Salvatore Cernuzio – Città del Vaticano
L’appello di Papa Francesco è un sussurro ma risuona potente tra i cipressi e gli alberi di ulivo del Cimitero Militare francese di Roma, luogo di storia e memoria dove il Vescovo di Roma ha scelto quest’anno di celebrare la Messa per tutti i fedeli defunti. In particolare, come detto ieri all’Angelus, per le vittime della guerra; le guerre mondiali, come pure le guerre combattute “a pezzi” ancora oggi in ogni angolo del globo.
Il Pontefice incede lento e a capo chino nel lungo corridoio che separa le distese di verde, dove sorgono le lapidi dei soldati francesi deceduti durante la Seconda Guerra mondiale. Lapidi tutte in fila e tutte uguali: una croce in marmo che sovrasta la scritta “Mort pour la France”. In questo storico sito romano arroccato sulla collina di Monte Mario, sconosciuto a molti cittadini della Capitale ma di grande importanza per i francesi a Roma, Francesco arriva in anticipo di quasi mezz’ora, superando in auto l’ingresso che reca l’incisione “Cimitière Militaire Français” – Campagne d’Italie 1943 – 1944”.
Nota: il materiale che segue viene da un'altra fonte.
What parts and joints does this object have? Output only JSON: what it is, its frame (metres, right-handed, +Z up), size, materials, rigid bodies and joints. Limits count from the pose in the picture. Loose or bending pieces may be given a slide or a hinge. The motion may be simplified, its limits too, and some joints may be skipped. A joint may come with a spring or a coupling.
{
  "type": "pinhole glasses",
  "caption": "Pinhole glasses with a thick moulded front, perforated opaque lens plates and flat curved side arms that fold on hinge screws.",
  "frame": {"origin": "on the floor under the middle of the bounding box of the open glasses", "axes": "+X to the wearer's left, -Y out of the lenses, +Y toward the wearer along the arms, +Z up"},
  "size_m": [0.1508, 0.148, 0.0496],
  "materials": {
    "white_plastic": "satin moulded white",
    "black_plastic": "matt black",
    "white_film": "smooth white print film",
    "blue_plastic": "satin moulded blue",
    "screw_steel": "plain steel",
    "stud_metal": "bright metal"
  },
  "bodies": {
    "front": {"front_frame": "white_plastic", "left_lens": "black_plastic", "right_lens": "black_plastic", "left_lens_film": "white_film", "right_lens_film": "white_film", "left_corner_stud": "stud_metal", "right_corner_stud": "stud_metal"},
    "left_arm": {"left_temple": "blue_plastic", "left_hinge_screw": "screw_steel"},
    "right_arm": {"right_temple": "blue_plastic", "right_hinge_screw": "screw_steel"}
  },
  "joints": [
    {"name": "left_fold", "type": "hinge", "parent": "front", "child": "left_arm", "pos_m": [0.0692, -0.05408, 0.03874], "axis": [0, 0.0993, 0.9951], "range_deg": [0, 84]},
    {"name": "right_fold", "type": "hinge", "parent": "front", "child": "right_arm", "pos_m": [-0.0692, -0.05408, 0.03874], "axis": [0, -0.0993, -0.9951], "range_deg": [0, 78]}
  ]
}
Il Papa cammina da solo, in un silenzio orante, tra le lapidi. Si dirige anzitutto in un vialetto lastricato di tombe, su una di queste depone una rosa bianca, poi si ferma per qualche istante in preghiera, a mani giunte e occhi chiusi. Finito questo “cammino”, Francesco saluta alcuni dei presenti e i sacerdoti concelebranti, quindi, indossati i paramenti, mentre il coro intona un canto, si dirige verso l’altare decorato allestito sotto una tensostruttura bianca che ripara dall’insolito sole quasi primaverile. Le letture sono in francese, i canti in italiano. Alla Messa, celebrata all’aria aperta, sono presenti diversi fedeli.
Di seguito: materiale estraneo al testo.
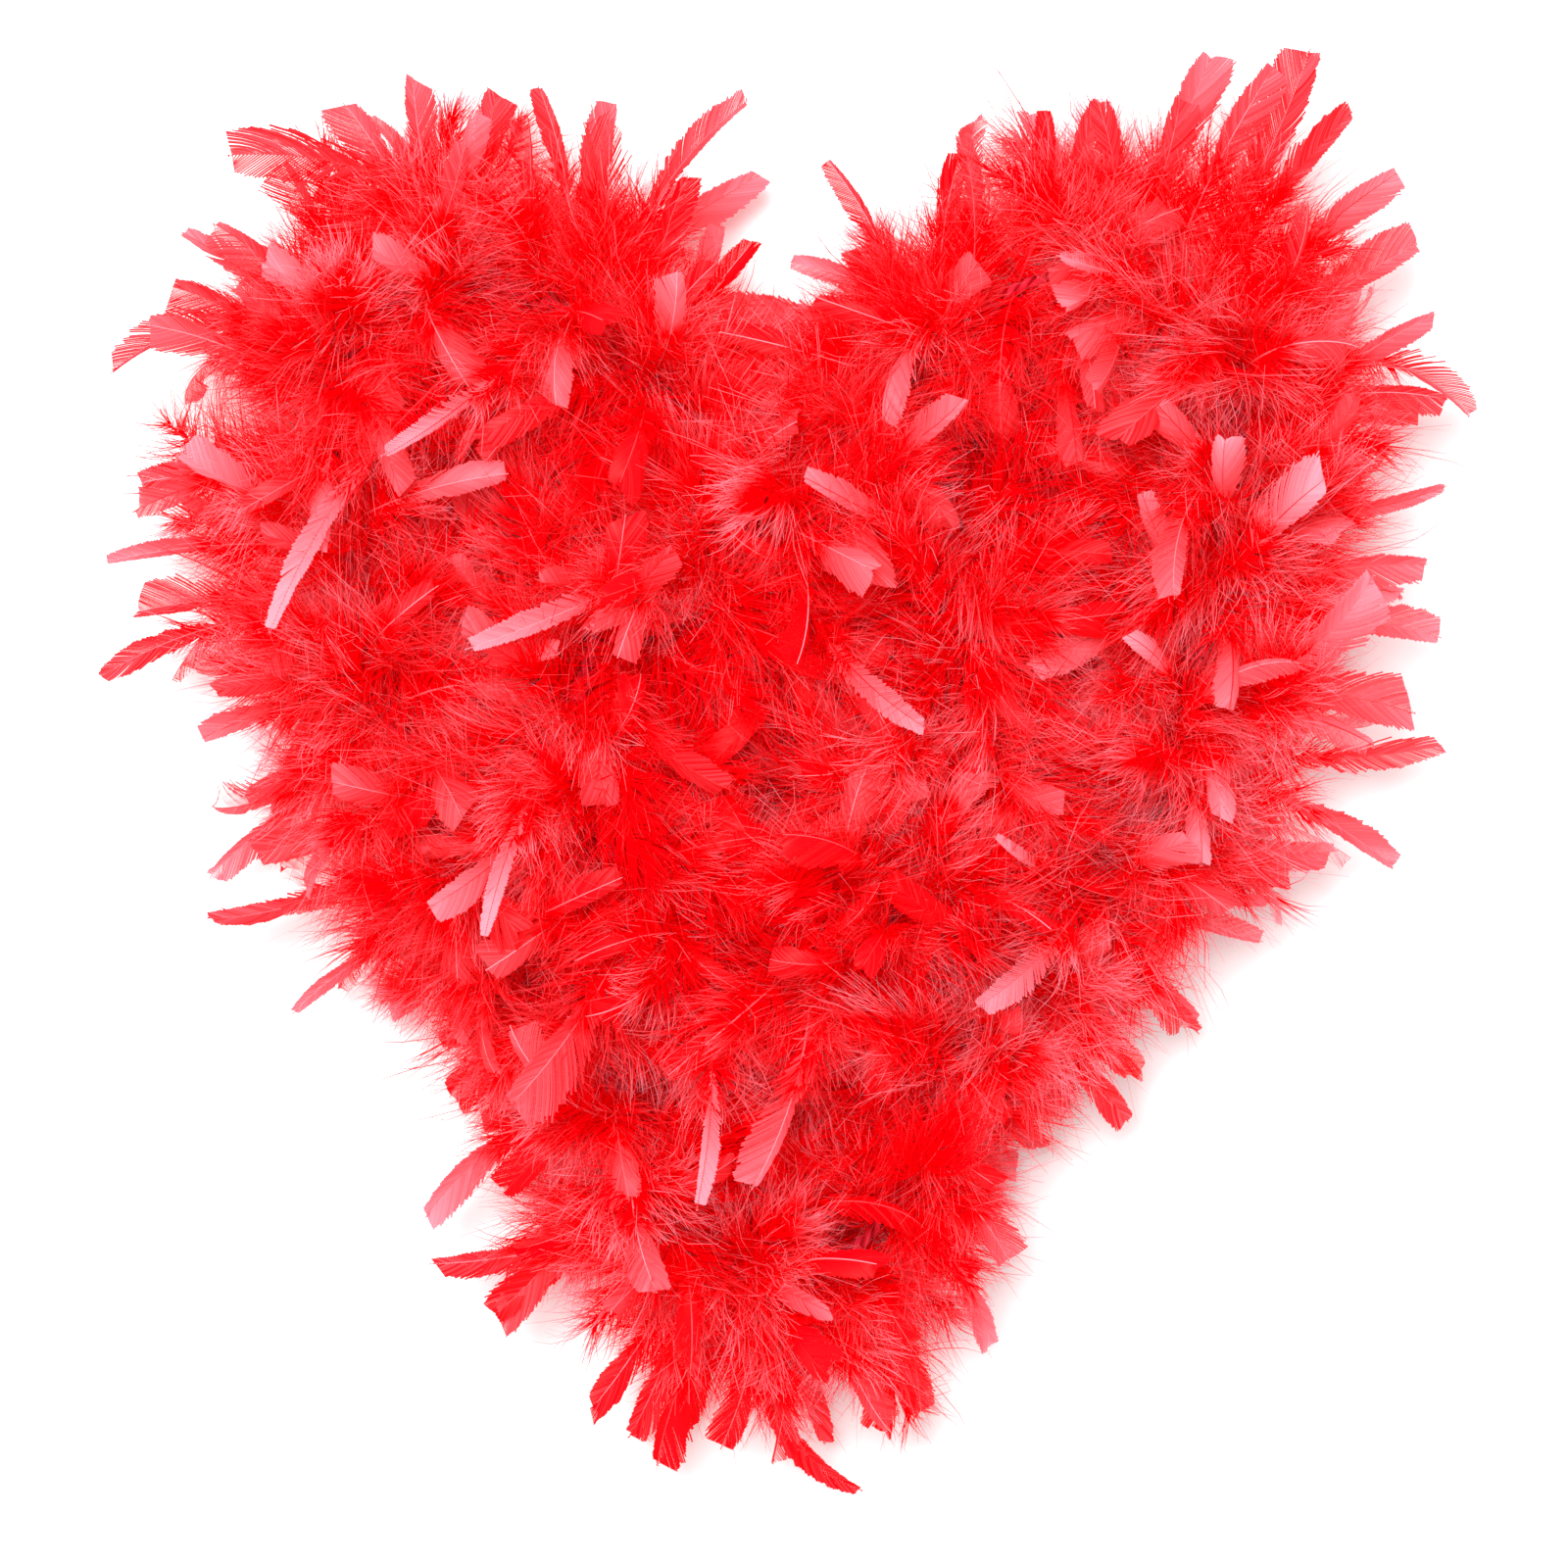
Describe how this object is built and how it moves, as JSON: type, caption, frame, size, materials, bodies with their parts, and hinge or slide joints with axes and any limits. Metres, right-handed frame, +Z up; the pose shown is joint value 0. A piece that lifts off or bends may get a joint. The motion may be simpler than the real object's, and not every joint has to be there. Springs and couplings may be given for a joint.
{
  "type": "feather boa",
  "caption": "Long fluffy feather scarf: dyed turkey feathers bound with thread all round a limp core cord, knotted at both ends and laid flat in a filled heart.",
  "frame": {"origin": "middle of the heart's footprint, on the surface that the boa lies on", "axes": "+Z up from that surface, +Y from the heart's point towards its two lobes, +X to the right as it is seen from above"},
  "size_m": [0.4777, 0.5105, 0.1386],
  "materials": {
    "feathers": "dyed turkey feather: soft matt down with a satin vane at the tip",
    "cord": "twisted two-ply cotton cord, dyed, matt",
    "thread": "polyester binding thread, dyed, slight sheen"
  },
  "bodies": {
    "root": {"core_cord": "cord", "binding_thread": "thread", "start_whipping": "thread", "end_whipping": "thread", "start_knot": "cord", "end_knot": "cord", "start_cord_end": "cord", "end_cord_end": "cord", "feathers_01": "feathers", "feathers_02": "feathers", "feathers_03": "feathers", "feathers_04": "feathers", "feathers_05": "feathers", "feathers_06": "feathers", "feathers_07": "feathers", "feathers_08": "feathers", "feathers_09": "feathers", "feathers_10": "feathers", "feathers_11": "feathers", "feathers_12": "feathers", "feathers_13": "feathers", "feathers_14": "feathers", "feathers_15": "feathers", "feathers_16": "feathers", "feathers_17": "feathers", "feathers_18": "feathers", "feathers_19": "feathers", "feathers_20": "feathers", "feathers_21": "feathers", "feathers_22": "feathers", "feathers_23": "feathers", "feathers_24": "feathers", "feathers_25": "feathers", "feathers_26": "feathers", "feathers_27": "feathers", "feathers_28": "feathers", "feathers_29": "feathers", "feathers_30": "feathers"}
  },
  "joints": []
}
L’omelia del Pontefice è interamente a braccio, come ogni anno in questa ricorrenza. Francesco inizia ricordando una scritta all’ingresso di un cimitero in un villaggio del nord Italia: “Tu che passi, ferma il passo, e pensa dei tuoi passi all’ultimo passo”. Un invito che ha colpito profondamente il Papa che ne aveva fatto già menzione in un’omelia a Santa Marta del 2016 e che oggi offre lo spunto per rammentare a tutti i fedeli che “la vita è un cammino” e che “tutti noi siamo in cammino”: “Se vogliamo fare qualcosa nella vita è un cammino, non una passeggiata, un cammino”.
Tanti sono i passi che compiamo ogni giorno “davanti a tanti fatti storici, tante situazioni difficili, tanti cimiteri”, dice.
“Tutti avremo un ultimo passo. Qualcuno potrà dirmi: ‘Ma padre, non sia così luttuoso, non sia così tragico’. Ma è la verità. L’importante è che quell’ultimo passo ci trovi in cammino, non girando in passeggiata; nel cammino della vita e non in un labirinto senza fine”.
Guardando alle tombe dei caduti in guerra, Papa Francesco esprime un secondo pensiero: “Questa gente è brava gente, è morta in guerra. È morta perché è stata chiamata a difendere la patria, difendere valori, a difendere ideali e, tante altre volte, difendere situazioni politiche tristi e lamentabili”.